### WHAT YOU SHOULD DO
What is to be transcribed is the run of lines opening with the one that has "pin += tube(1.5, 0.9, seal_floor" and closing with the one that has "obj.matrix_parent_inverse = Matrix.Identity(4)", and only that run, exactly.

### STORED DATA
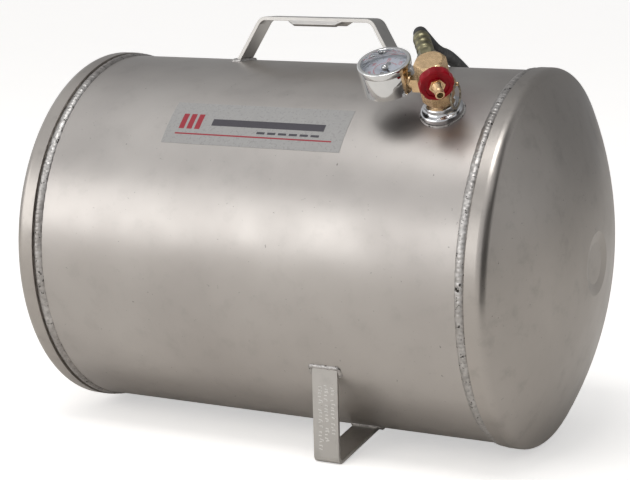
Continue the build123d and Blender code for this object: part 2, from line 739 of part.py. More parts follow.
def make_hose_fitting(fitting_frame):
    bore = 1.8
    fitting = tube(THREAD_R - FIT, bore, 4.2, FACE) + tube(BARB_R, bore, FERRULE_START - 1.5, BARB_END)
    fitting += hexagon(FITTING_FLATS, FACE, FERRULE_START - 1.5) - tube(bore, 0, FACE, FERRULE_START - 1.5)
    write("hose_fitting", fitting_frame * fitting)
    write("hose_ferrule", fitting_frame * ribbed_ferrule(FERRULE_START, FERRULE_END))


def make_hose():
    """The hose on its fitting, from the barb over the tank to the coil, and the coil itself."""
    fitting_frame = PORT_FRAME * side(HOSE_SIDE, HIGH_PORT)
    make_hose_fitting(fitting_frame)
    start = [tuple((fitting_frame * Pos(0, 0, reach)).position) for reach in (BARB_END, HOSE_FIRST_BEND)]
    route = start + HOSE_ROUTE
    radii = corner_radii(route)
    path = FilletPolyline(*route, radius=radii)
    run = sweep(Plane(origin=path @ 0, z_dir=path % 0) * Circle(HOSE_R), path=path)
    coil_length = COIL_TURNS * 2 * math.pi * COIL_R
    print("hose starts at", [[round(value, 2) for value in point] for point in start])
    print("hose radii", [round(radius, 1) for radius in radii])
    print("hose run", round(path.length, 1), "volume", round(run.volume, 1))
    print("section times length", round(math.pi * HOSE_R**2 * path.length, 1))
    print("whole hose", round(path.length + coil_length + TAIL_END + BARB_END - HOSE_START, 1))
    sleeve = tube(HOSE_R, 0, HOSE_START, BARB_END + 1) - tube(BARB_R + FIT, 0, HOSE_START, BARB_END)
    sleeve = fitting_frame * sleeve
    write("hose", sleeve + (run - coil_keep_out()))
    coil = tube(COIL_R + HOSE_R, COIL_R - HOSE_R, 0, 2 * HOSE_R * COIL_LAYERS)
    write("hose_coil", Pos(COIL_X, COIL_Y, 0) * coil)


def make_tyre_chuck():
    """The hose's far end: a short tail off the coil, its ferrule, and an open push-on tyre chuck."""
    end = Pos(COIL_X, COIL_Y + COIL_R, CHUCK_Z) * Rot(0, 90, 0)
    tail = end * (tube(HOSE_R, 0, 0, TAIL_END - 0.5) - tube(BARB_R + FIT, 0, TAIL_FERRULE + 2, TAIL_END))
    write("hose_tail", tail - coil_keep_out())
    write("tail_ferrule", end * ribbed_ferrule(TAIL_FERRULE, TAIL_END - 1))
    hex_end = TAIL_END + 8.0
    mouth = hex_end + 18.0
    chuck = tube(BARB_R, 0, TAIL_FERRULE + 2, TAIL_END) + hexagon(CHUCK_FLATS, TAIL_END, hex_end)
    head = spin(
        [
            (0, hex_end),
            (CHUCK_R - 2, hex_end),
            (CHUCK_R, hex_end + 3),
            (CHUCK_R, mouth - 4),
            (CHUCK_R - 1.5, mouth),
            (0, mouth),
        ]
    )
    chuck += head
    chuck -= tube(CHUCK_BORE_R, 0, mouth - CHUCK_DEPTH, mouth)
    chuck -= tube(CHUCK_BORE_R + 1.2, 0, mouth - CHUCK_DEPTH - 2.6, mouth - CHUCK_DEPTH)
    chuck -= tube(1.5, 0, TAIL_FERRULE + 2, mouth)
    write("chuck_body", end * chuck)
    seal_floor = mouth - CHUCK_DEPTH - 2.6
    write("chuck_seal", end * tube(CHUCK_BORE_R + 1.15, 2.4, seal_floor + 0.05, seal_floor + 2.55))
    pin = tube(1.0, 0, seal_floor - 3.0, seal_floor + 2.4)
    pin += tube(1.5, 0.9, seal_floor - 3.0, seal_floor - 1.5)
    write("chuck_pin", end * pin)


def main():
    os.makedirs("parts", exist_ok=True)
    write("shell", make_shell())
    make_heads()
    make_girth_welds()
    write("long_seam_weld", make_long_seam())
    write("label", make_label())
    handle = make_handle()
    write("handle", handle)
    write("handle_welds", make_handle_welds(handle))
    make_feet()
    write("port_boss", make_boss())
    write("boss_weld", make_boss_weld())
    write("manifold_body", on_tank(make_manifold_body()))
    make_valve()
    make_relief_valve()
    make_gauge()
    make_hose()
    make_tyre_chuck()
    for name, count, volume in written:
        print(f"{name:18} {count:2} solids {volume:12.1f} mm3")


main()
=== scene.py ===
import json
import math

import bmesh
import bpy
from mathutils import Matrix, Vector, noise as smooth_noise


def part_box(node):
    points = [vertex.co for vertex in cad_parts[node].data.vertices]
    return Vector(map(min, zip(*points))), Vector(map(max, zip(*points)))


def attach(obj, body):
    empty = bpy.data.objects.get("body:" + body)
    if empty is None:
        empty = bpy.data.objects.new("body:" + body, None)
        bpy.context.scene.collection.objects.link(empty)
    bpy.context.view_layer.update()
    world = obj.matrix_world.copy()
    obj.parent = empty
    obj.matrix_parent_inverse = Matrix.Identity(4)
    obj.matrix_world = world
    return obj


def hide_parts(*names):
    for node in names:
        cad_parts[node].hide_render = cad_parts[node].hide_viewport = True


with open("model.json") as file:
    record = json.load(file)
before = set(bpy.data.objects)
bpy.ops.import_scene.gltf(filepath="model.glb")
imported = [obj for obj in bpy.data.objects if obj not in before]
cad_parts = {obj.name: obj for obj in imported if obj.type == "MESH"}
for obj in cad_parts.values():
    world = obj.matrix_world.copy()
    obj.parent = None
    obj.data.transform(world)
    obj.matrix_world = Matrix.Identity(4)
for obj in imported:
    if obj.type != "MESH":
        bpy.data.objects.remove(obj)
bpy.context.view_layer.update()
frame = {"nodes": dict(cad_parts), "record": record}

# Portable air receiver tank, in metres. +Z is up, X runs along the tank, and its manifold faces -Y.

NODES = frame["nodes"]
JOINTS = {joint["name"]: joint for joint in frame["record"]["behaviour"]["joints"]}

# Tank
SHELL_LOW, SHELL_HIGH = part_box("shell")
AXIS_Z = (SHELL_LOW[2] + SHELL_HIGH[2]) / 2
SHELL_R = (SHELL_HIGH[2] - SHELL_LOW[2]) / 2
SEAM_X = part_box("right_head")[0][0]
BEAD_W = SEAM_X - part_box("girth_weld_right")[0][0]

# Manifold: the centre of its upper ports, the valve's and the hose's ports, and its foot on the shell
HIGH_PORT = Vector(JOINTS["knob_turn"]["pos_m"])
VALVE_OUT = Vector(JOINTS["knob_turn"]["axis"])
HOSE_OUT = -VALVE_OUT
ACROSS = (Vector((0.5, 0, 0)) - VALVE_OUT).normalized()
OUT = Vector((1, 0, 0)).cross(ACROSS)
PORT = HIGH_PORT - OUT * 0.042

# Gauge: the way it faces, and its origin
FACING = -Vector(JOINTS["needle_turn"]["axis"])
GAUGE = Vector(JOINTS["needle_turn"]["pos_m"]) - FACING * 0.036

# Gauge, as heights along its axis and radii from it
CASE_BACK = 0.0224
DIAL_TOP = 0.0382
SCALE_R = 0.0172
ZERO_ANGLE = -45
FULL_TURN = 270
SCALE_STEPS = 15

# Valve stem, as distances along its axis from the manifold's axis
SEAT_START = 0.0155
SEAT_END = 0.0246
STEM_TIP = 0.0355
THREAD_PITCH = 0.0008

# Welds, and half the length of a foot's slanted contact with the shell
STRIP_SLANT = 0.0032
RIPPLE = 0.0034
SMALL_RIPPLE = 0.0028

# Label film's outer face, above the shell
LABEL_TOP = 0.00015

# Hose
HOSE_D = 0.011
HOSE_EXIT = 0.0415
COIL_CENTRE = Vector((-0.025, 0.222))
COIL_R = 0.0605
COIL_POINTS = 16
COIL_TURNS = 1.5
TAIL = 0.0605


# Frames and meshes


def frame_at(origin, out, along=None):
    """A matrix whose +Z is out. Its +X is along, or any direction across out."""
    z = Vector(out).normalized()
    x = Vector(along) if along else z.orthogonal()
    x = (x - z * x.dot(z)).normalized()
    turn = Matrix((x, z.cross(x), z)).transposed().to_4x4()
    return Matrix.Translation(origin) @ turn


def finish_piece(piece, body, material, replaced=(), sharp=35):
    """Shades a piece, gives it its material, hides the CAD nodes it stands for, and ties it to its body."""
    piece.data.materials.append(material)
    for face in piece.data.polygons:
        face.use_smooth = True
    piece.data.set_sharp_from_angle(angle=math.radians(sharp))
    if replaced:
        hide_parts(*replaced)
    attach(piece, body)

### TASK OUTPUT
    pin += tube(1.5, 0.9, seal_floor - 3.0, seal_floor - 1.5)
    write("chuck_pin", end * pin)


def main():
    os.makedirs("parts", exist_ok=True)
    write("shell", make_shell())
    make_heads()
    make_girth_welds()
    write("long_seam_weld", make_long_seam())
    write("label", make_label())
    handle = make_handle()
    write("handle", handle)
    write("handle_welds", make_handle_welds(handle))
    make_feet()
    write("port_boss", make_boss())
    write("boss_weld", make_boss_weld())
    write("manifold_body", on_tank(make_manifold_body()))
    make_valve()
    make_relief_valve()
    make_gauge()
    make_hose()
    make_tyre_chuck()
    for name, count, volume in written:
        print(f"{name:18} {count:2} solids {volume:12.1f} mm3")


main()
=== scene.py ===
import json
import math

import bmesh
import bpy
from mathutils import Matrix, Vector, noise as smooth_noise


def part_box(node):
    points = [vertex.co for vertex in cad_parts[node].data.vertices]
    return Vector(map(min, zip(*points))), Vector(map(max, zip(*points)))


def attach(obj, body):
    empty = bpy.data.objects.get("body:" + body)
    if empty is None:
        empty = bpy.data.objects.new("body:" + body, None)
        bpy.context.scene.collection.objects.link(empty)
    bpy.context.view_layer.update()
    world = obj.matrix_world.copy()
    obj.parent = empty
    obj.matrix_parent_inverse = Matrix.Identity(4)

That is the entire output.